--- start of Dataset section ---
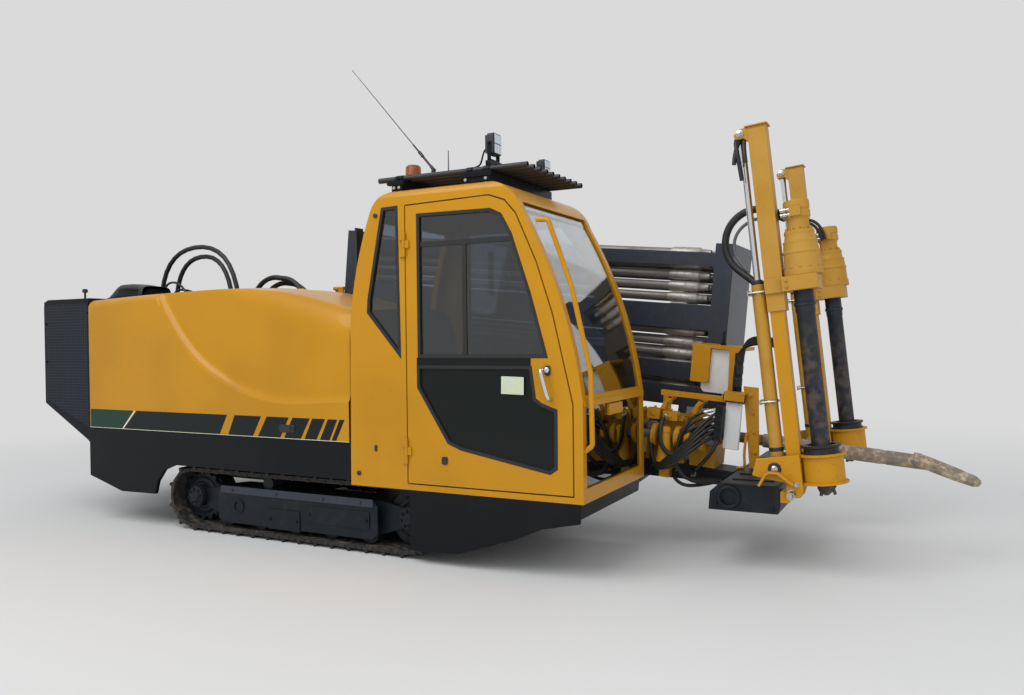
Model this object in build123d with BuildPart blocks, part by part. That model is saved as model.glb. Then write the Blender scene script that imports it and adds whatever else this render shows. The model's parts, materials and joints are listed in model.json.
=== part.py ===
from build123d import *
import math
import os

# A tracked horizontal directional drill, in millimetres.
# X points to the drilling end, Y to the machine's left side, Z up from the ground.
# The origin is on the ground, midway along the length and the width.

# Driving dimensions of the whole machine
half_length = 3269.0
half_width = 1120.0
near = -half_width
hinge_reach = 23.0
far = half_width + hinge_reach
panel = 30.0
seam = 6.0
seat_gap = 0.3

# Crawler tracks
track_rear_x = -1692.0
track_front_x = 150.0
track_pitch_radius = 200.0
track_width = 400.0
track_outer_y = half_width - 55
shoe_count = 36
shoe_plate = 14.0
grouser_height = 36.0
grouser_width = 16.0
shoe_notch = 5.0
roller_radius = 70.0
roller_count = 5
wheel_width = 120.0

# Main frame
rail_low_z = 220.0
rail_high_z = 360.0
rail_width = 120.0
rail_inner_y = 230.0
frame_front_x = 720.0
nose_top_z = 300.0
tie_down_radius = 25.0
tie_down_z = 258.0
deck_z = 490.0
deck_thickness = 16.0

# Bodywork
hood_rear_x = 569.0 - half_length
frame_rear_x = hood_rear_x + 40
hood_front_x = -225.0
hood_far_y = -80.0
hood_sill_z = 706.0
hood_rear_top_z = 1690.0
hood_crest_z = 1730.0
hood_front_top_z = 1455.0
hood_wall = 22.0
hood_edge_radius = 90.0
hood_hinge_x = (-1950.0, -1550.0, -1150.0)
hood_axis_z = 1748.0
hood_axis_y = -118.0
hood_knuckle_radius = 14.0
swoosh_depth = 42.0
cooler_front_x = hood_rear_x - 12
cooler_half_width = 1100.0
cooler_top_z = 1690.0
cooler_low_rear_z = 874.0
cooler_low_front_z = 603.0
cooler_wall = 25.0
slat_count = 14
opening_low_z = 925.0
opening_high_z = 1600.0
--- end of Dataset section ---
**Work instructions**
Write out every line exactly as it stands.

**Written answer**
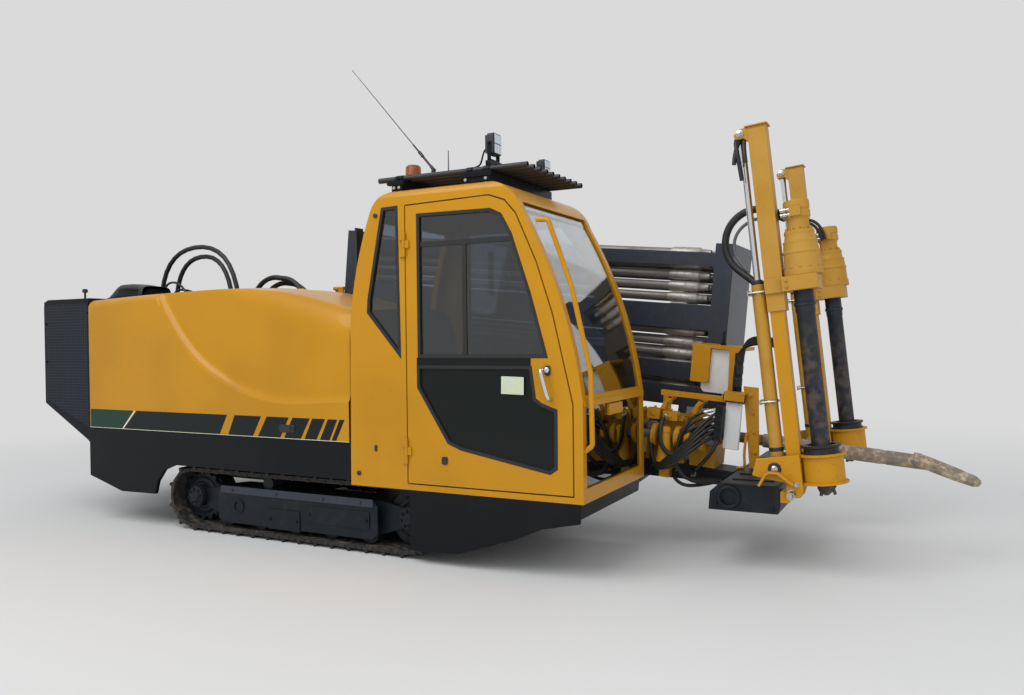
Model this object in build123d with BuildPart blocks, part by part. That model is saved as model.glb. Then write the Blender scene script that imports it and adds whatever else this render shows. The model's parts, materials and joints are listed in model.json.
=== part.py ===
from build123d import *
import math
import os

# A tracked horizontal directional drill, in millimetres.
# X points to the drilling end, Y to the machine's left side, Z up from the ground.
# The origin is on the ground, midway along the length and the width.

# Driving dimensions of the whole machine
half_length = 3269.0
half_width = 1120.0
near = -half_width
hinge_reach = 23.0
far = half_width + hinge_reach
panel = 30.0
seam = 6.0
seat_gap = 0.3

# Crawler tracks
track_rear_x = -1692.0
track_front_x = 150.0
track_pitch_radius = 200.0
track_width = 400.0
track_outer_y = half_width - 55
shoe_count = 36
shoe_plate = 14.0
grouser_height = 36.0
grouser_width = 16.0
shoe_notch = 5.0
roller_radius = 70.0
roller_count = 5
wheel_width = 120.0

# Main frame
rail_low_z = 220.0
rail_high_z = 360.0
rail_width = 120.0
rail_inner_y = 230.0
frame_front_x = 720.0
nose_top_z = 300.0
tie_down_radius = 25.0
tie_down_z = 258.0
deck_z = 490.0
deck_thickness = 16.0

# Bodywork
hood_rear_x = 569.0 - half_length
frame_rear_x = hood_rear_x + 40
hood_front_x = -225.0
hood_far_y = -80.0
hood_sill_z = 706.0
hood_rear_top_z = 1690.0
hood_crest_z = 1730.0
hood_front_top_z = 1455.0
hood_wall = 22.0
hood_edge_radius = 90.0
hood_hinge_x = (-1950.0, -1550.0, -1150.0)
hood_axis_z = 1748.0
hood_axis_y = -118.0
hood_knuckle_radius = 14.0
swoosh_depth = 42.0
cooler_front_x = hood_rear_x - 12
cooler_half_width = 1100.0
cooler_top_z = 1690.0
cooler_low_rear_z = 874.0
cooler_low_front_z = 603.0
cooler_wall = 25.0
slat_count = 14
opening_low_z = 925.0
opening_high_z = 1600.0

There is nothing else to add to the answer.